Google Analytics 4 is summing Sessions incorrectly - why?
When you start using Google Analytics 4, the look and feel of the platform will be very different, but at least you will find many familiar dimensions and metrics. For example, you are still able to get your Session counts broken down by whatever dimension you are interested in. However, when you start working with granular data, things might not be adding up, literally. In the below example, we can see a screenshot from GA4 where Sessions is broken down by just one dimension, Device Category. Values are spread across four device categories, with the total row showing 55,266 Sessions. So far so good, right?
However, as some eagle-eyed readers might already notice, the total row (55,266) is not the sum of the individual Device Category rows, as you can see in the image below:
This is because in GA4, the total number of Sessions is estimated. Google Analytics 4 estimates the cardinality (distinct count) of some of the most commonly used metrics, including Sessions, using an algorithm called HyperLogLog++. As a result, you will typically see that summing the rows together will not give the same value as you see on the Totals row.
Reporting on Sessions outside the GA4 interface
It’s not only in the GA4 interface that you will see this discrepancy. A simple way to test from outside GA4 is to use Google’s own developer tool Query Explorer. As you can see, the response from the API gives the same mismatch as the one we see in the GA4 interface:
The challenge that this example highlights is that Sessions is no longer a metric that is reliably reproducible via aggregation in GA4, in contrast to how it was in UA. This means that when you work with GA4 data in a database, or Sheets, or anywhere else where you do your own aggregation you have to be mindful of this fact, or find a way to work around it.

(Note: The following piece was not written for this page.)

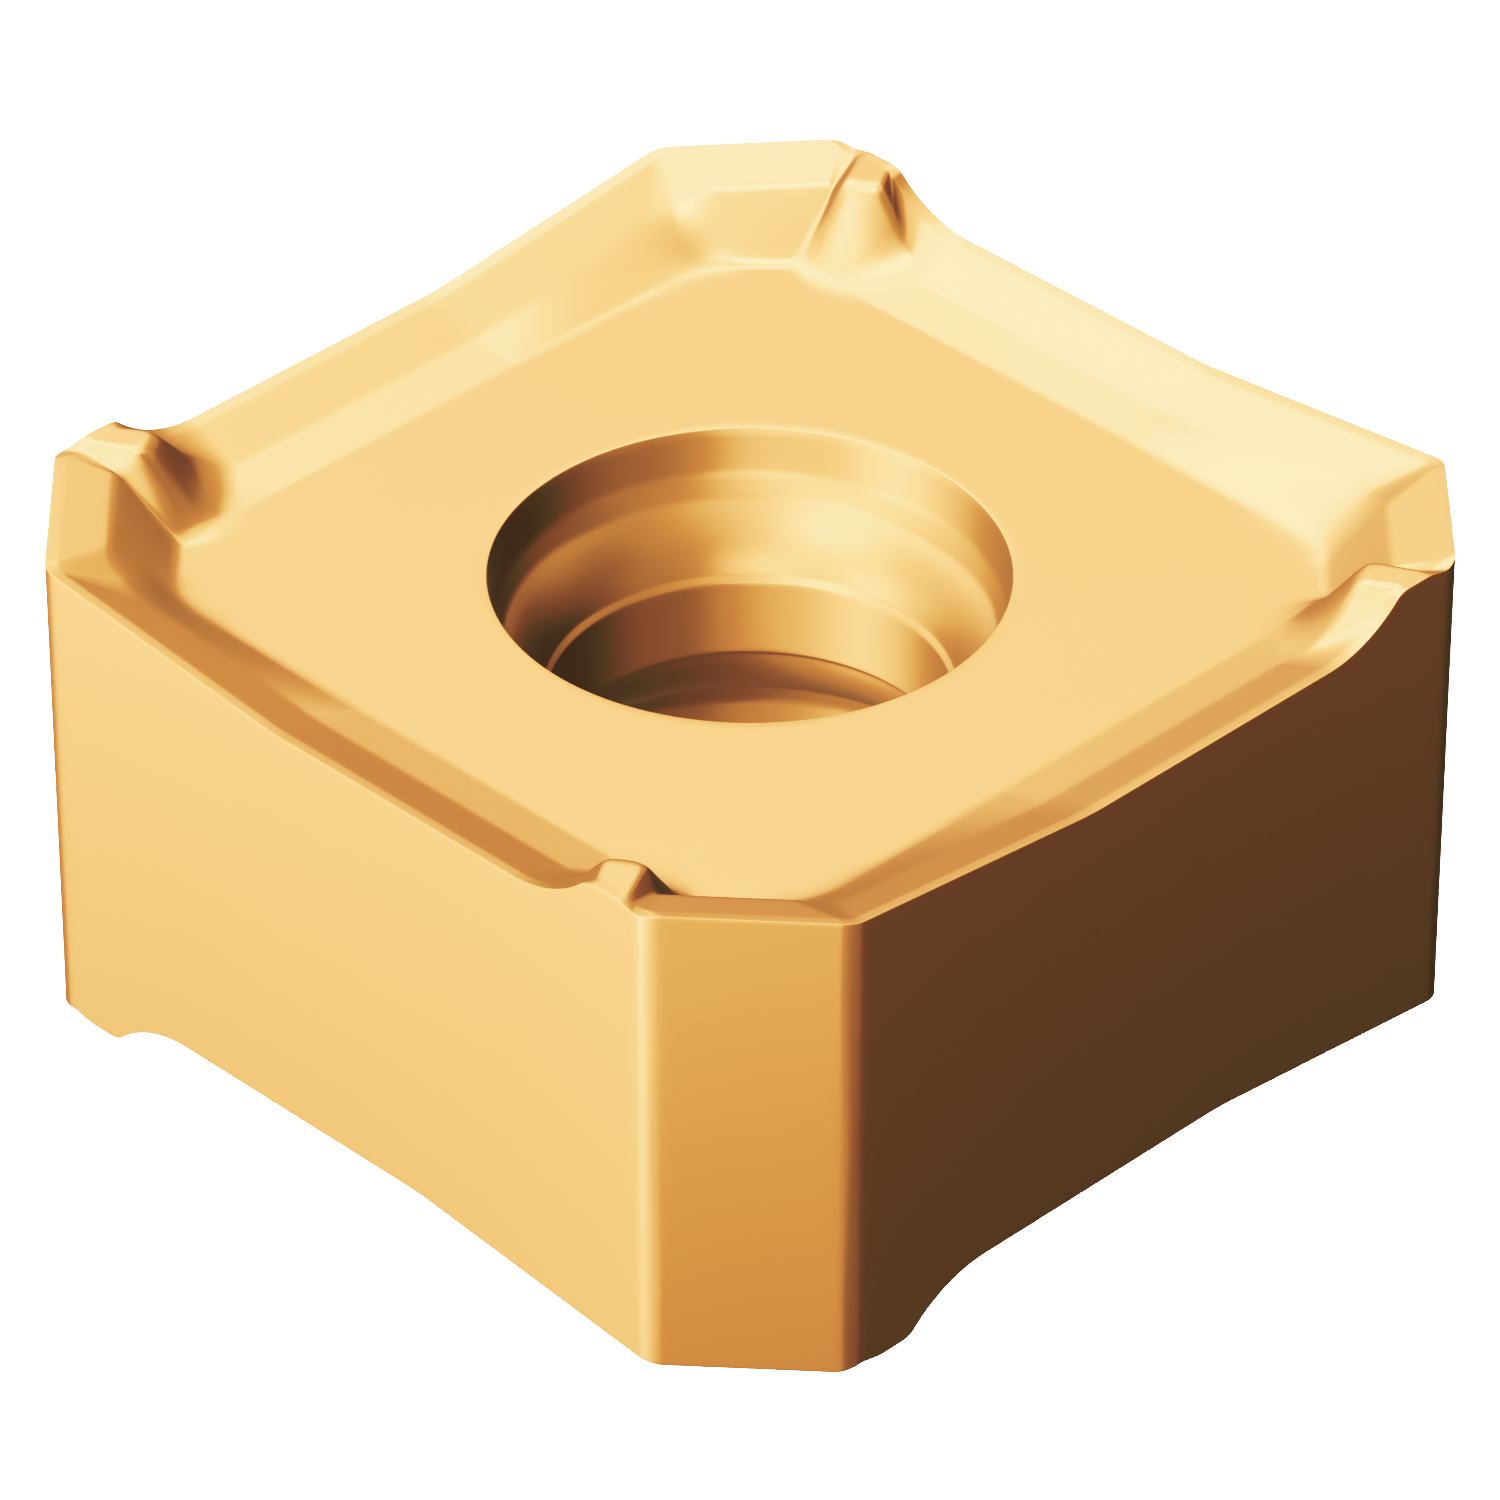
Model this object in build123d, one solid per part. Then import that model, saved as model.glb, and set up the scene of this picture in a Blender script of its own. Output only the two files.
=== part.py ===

“But the difference is only -0.82%, why should I care?”
In the example of Device Category, the difference is tiny and it’s important to remember that Sessions is not and has never been an accounting metric, so it does not have to be exact. What is important is that it’s not too far off from the true value so that it directionally still gives a correct idea about how things are moving.
However, if you were to request Sessions by a dimension such as Event Name and/or Page and then sum Sessions by rows, the totals can be inflated by hundreds of percent. This is because, as we mentioned earlier, everything in GA4 is an event. Therefore, if you request Sessions by Event Name the API will return Session values for all Event Names or Pages. Since one session can span many Events or Pages, the totals are massively inflated. Needless to say that a Session metric inflated by hundreds of percent is not useable so this needs to mitigated.
How to get accurate Session counts for GA4
As we’ve seen, Sessions can be challenging to work with because depending on the dimensions you include in the request, the totals can be more or less off the mark. Sessions is not a metric where exactness is necessary, but we need it to be close enough so that we can rely on its directionality and for it to be easily reproducible. Thankfully, GA4 has thrown us a bone that allows just that.
When you set up GA4, everyone gets the same basic set of Events and one of these events is called “session_start”. As expected, this event is triggered every time a new session is started. Since a session_start can only happen once, it also means that the aggregate Session count of session_start should be (and is) very close to the number of Sessions that GA4 has estimated. In the example below, you can see what it looks like in GA4 when you break down Sessions & Event Count by the Event name session_start:
As you can see, the aggregated totals using both Sessions or Event count together with the Event name session_start gets us within around 1% of the estimated Session value by GA4 which is well within limits where we can use it for reporting purposes. The best thing is that this solution scales, so no matter the number of dimensions you query, as long as you include Event name and filter for session_start for Sessions or Event count you will be very close to the true value.
How does Funnel help?
Seeing as Session counts are reproducible by aggregation if you use the "session_start" event, Funnel has created two derived metrics that you are able to pick in the connect configuration for GA4: Sessions (event based) and Sessions (session based). If you include Event name and Event count in your GA4 data source, we recommend that you use the Sessions (event based) metric in your reporting. As we saw in the example above, this will get you very close to the estimated total in GA4 but also provide the assurance that totals will not be inflated when you use this metric.
If you want to include Sessions in your data source, we recommend that you use Sessions (sessions based) as the metric to report on Sessions. This value will be even closer to GA4's estimated total value. However, note that in order to derive this metric you need to also include the "normal" Sessions metric in your data source. If you have many users in your Funnel subscription, this opens up the possibility that a user that is unaware of how Sessions works in GA4 might create reports with inflated values by using the "normal" Sessions metric, as opposed to one of the derived metric that Funnel has provided.
In summary, we have looked at how the Sessions works in GA4, how it is different compared to in UA, and what you have to keep in mind when using Sessions in your GA4 reporting. We have also looked at an alternative where you use a Sessions metrics that utilizes Event name "session_start", and the benefits it has. The key benefit being that it provides a Session metric that is reproducible by aggregation results in almost exactly the same values as the estimated Session totals you see in GA4.